For my birthday last year, I wanted just one, simple thing: a diary. Specifically, I wanted a Passion Planner.
I ordered one as soon as I could so that I could start my year with one. When I received it in the mail, I couldn’t contain my excitement. I was almost ashamed of how giddy I was.
I absolutely adore planning: I love organizers, diaries, and calendars. I am the sort of person who owns multiple sets of highlighters, pens, and Post-It notes. My favorite aisle in any store is one that has stationery in it. I love the smell of new notebooks, the look of washi tape, the feeling of writing with a high-quality pen (and yes, I can feel the difference between a ‘bad’ pen and a ‘good’ one).
But my love for planning goes beyond my love for washi tape. For me, using a planner is a fantastic form of self-care.
I have post-traumatic stress disorder (PTSD). Many people don’t realize that one of the symptoms of PTSD is an inability to concentrate. I struggle to focus on simple tasks, and I often forget important details.
Trauma has an ability to strip you of who you are. I used to be a quick-thinking high-school student who mastered speed-reading and could write exceptionally quickly. I always had a lot on my plate, but I always managed it all. I remembered all the tasks I had to do, and I seldom had to write it down.
PTSD changed me. I now get distracted easily. I sometimes have to read a paragraph five times before I process a single word. I struggle to remember the errands or work I have to do, which frustrates me. I often have conversations that anger me because I can’t find the language I need to express myself, nor can I process what the other person is saying. Many times, I’ve sat down to read a book only to end up crying because I can’t understand a word I’m reading.
It means that talking and reading – things I love to do – become draining tasks. It means people think I don’t care about them because I forget details about their lives. It means I’m afraid to pick up books, which have always brought me joy. I’m starting to get better, but I still need help.
Planning is one of the many tools I use to fight back against my trauma. When I write out a daily plan each morning, I’m practicing self-care. I’m preventing myself from stressing about things I’ve forgotten. I’m giving myself a game-plan so that I can focus. Ticking tasks off a to-do list also helps me feel like I’ve accomplished things: when I realize how much I’ve achieved, I remember to congratulate myself for trying hard.
When I know I’ve written down all the tasks I have ahead of me, my brain doesn’t distract me from work by stressing about everything that I have to do. When I start getting distracted by other tasks, I simply tell myself to write down the task and return to it later.
The way I decorate my planner is also a form of self-care. I try to make my planner as beautiful, neat, and fun as possible. Many people take a minimalist approach to planning, using very little color and decorations, to help them focus on the tasks in their planner. Personally, I like using pastel colors and stickers so that planning is an exciting and creative pursuit in itself. This way, planning is a fun activity instead of something boring and dreadful.
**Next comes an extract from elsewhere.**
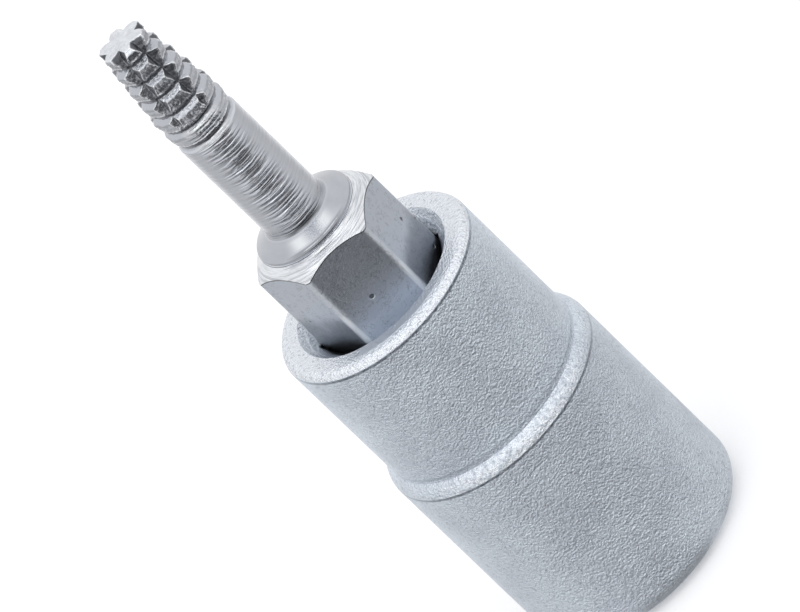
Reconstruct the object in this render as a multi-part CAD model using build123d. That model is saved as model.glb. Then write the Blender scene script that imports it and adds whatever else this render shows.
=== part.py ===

To me, self-care isn’t just about feeling good and having fun. While bubble baths and meditation can be useful forms of self-care, we often forget that taking care of yourself includes making sure you’re functioning on a day-to-day basis. I need to remember to buy groceries, email my therapist, and pay my rent so that I can function. When your brain struggles to cope, like mine sometimes does, writing down your tasks can be super useful.
Receiving a diary in the mail might not seem like a cause for celebration. But to me, keeping a diary is nearly as important as seeing a therapist or having a healthy sleeping pattern. It helps me keep it together, and for that reason, it’s important to my mental health.
When you use a planner, you’re giving your future self the gift of organization. You’re taking care of your future self and your present self. As many people with mental illnesses will tell you, believing in a future is sometimes a difficult thing to do. What a beautiful statement it is, to tell yourself that you have a future, and one worth planning for.